As soon as everyone sits down, you give these directions:

“We’re going to take five minutes and I want is to get your individual ideas about how you think we should adjust our pricing.  I want more than a percentage of increase; I also want to hear why you think the percentage you’re proposing is right.”


HOWEVER, instead of opening the discussion, you pass out a sheet of paper to each participant and as them to back up their comments with some pros and cons, and the whys and the why not’s, etc. You then tell them that they have five minutes to write it down, and THEN you have them pass the papers forward to me to be discussed.


This technique accomplishes three things: 1, it forces everyone to take a step back and actually do some thinking; 2, it gives every voice in the meeting an equal chance to get heard; and 3, once everyone’s ideas and thoughts are written down and collected, you now have the opportunity to control the discussion that takes place in this meeting.

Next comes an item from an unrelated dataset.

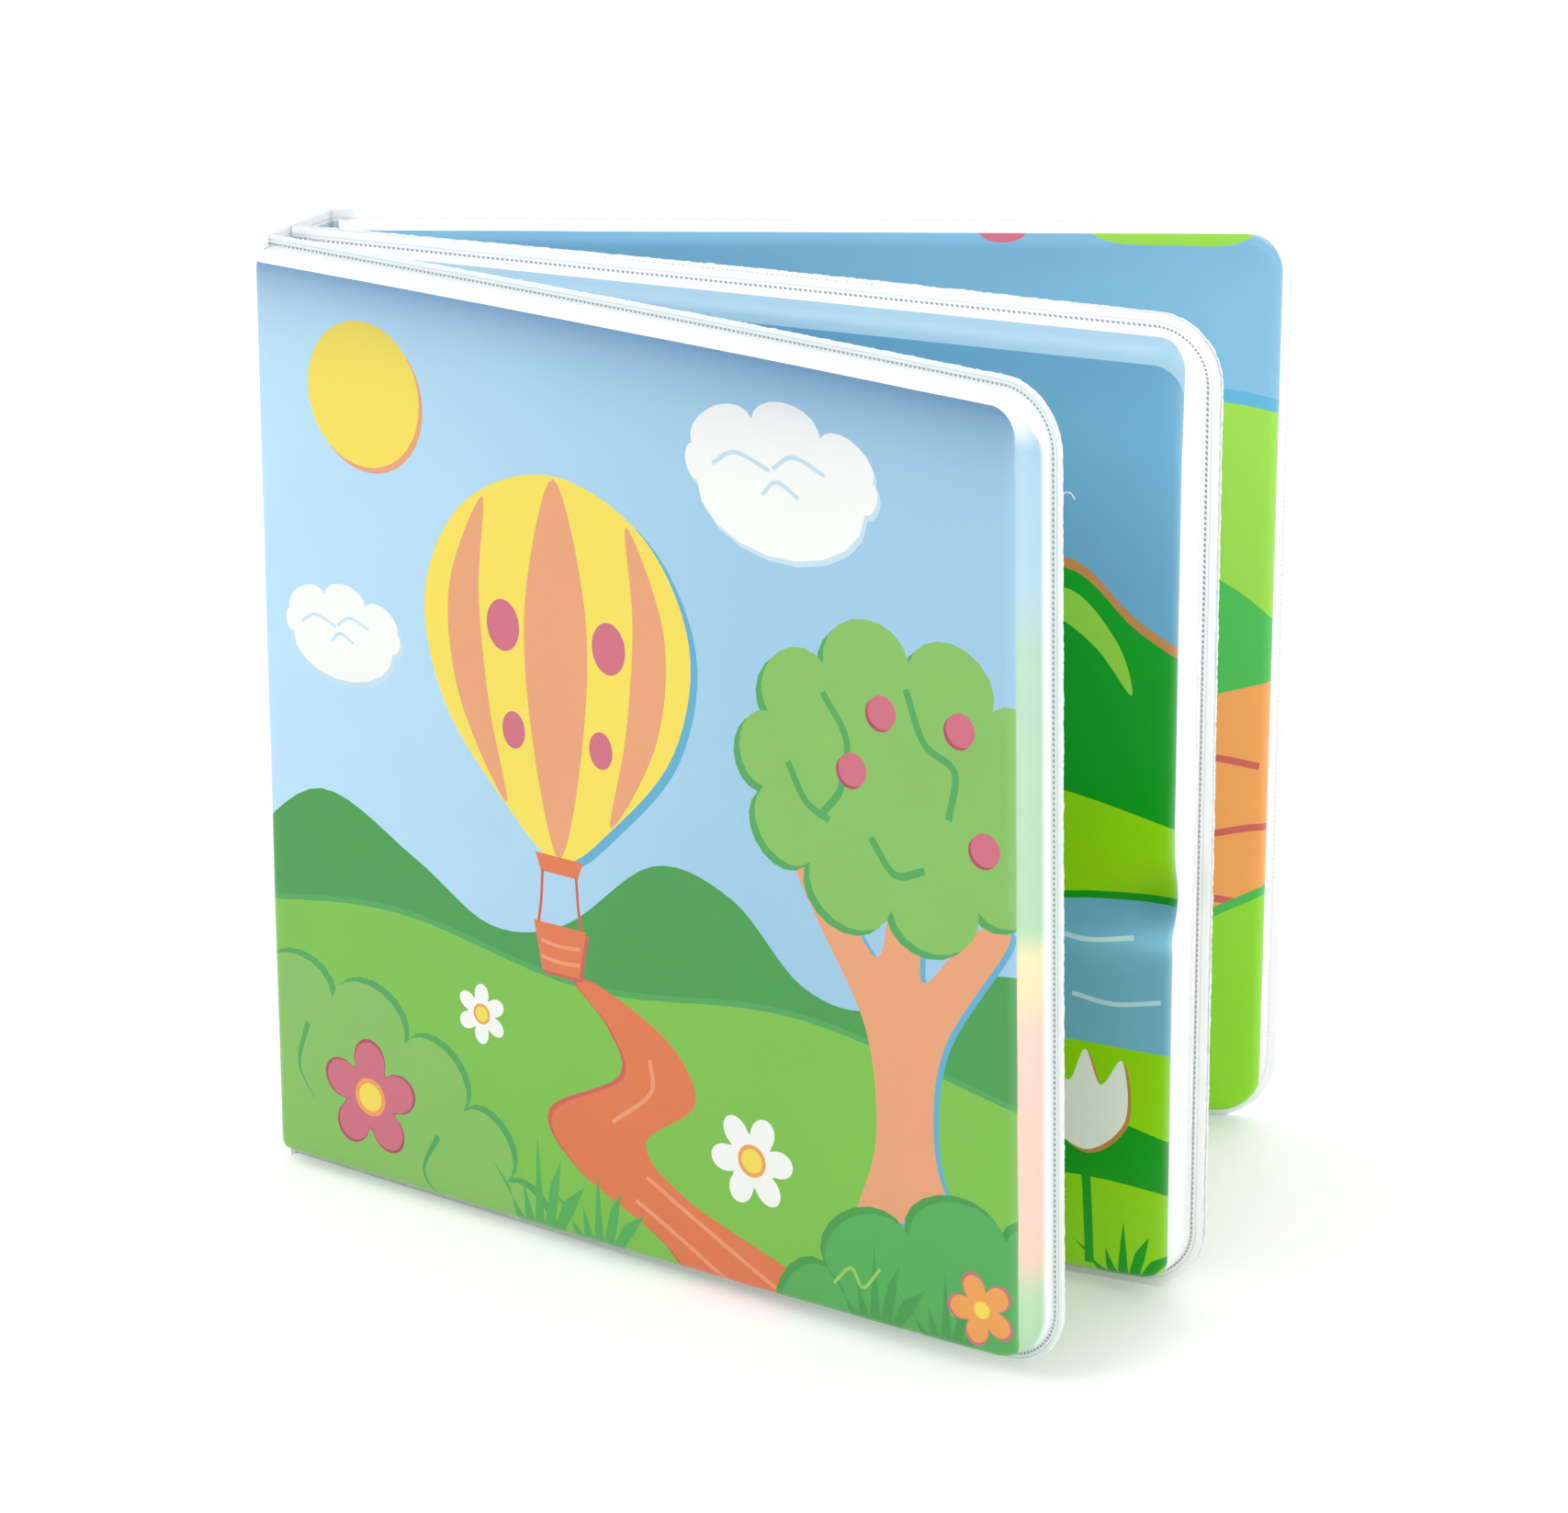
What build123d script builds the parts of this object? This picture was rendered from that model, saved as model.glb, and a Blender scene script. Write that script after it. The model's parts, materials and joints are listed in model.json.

Another approach, is to start the meeting by saying:

“I’m going to give each person three interruption free minute in which to share our thoughts on pricing and why.”  Again, by doing this you immediately make everybody on the team more thoughtful.  The BIG voices who tend to shout out responses are instead forced to stay in line, and those usually inclined to be passive are equally forced to stand up and speak their mind.


It matters not which of these two approaches work.  Instead it matters that you have equalized the voices in the meeting and exerted more control over the entire group.


However, most important is the fact that you made sure you got the best thinking from everyone in the group.  Now you can make a completely informed decision from an equal and unbiased footing.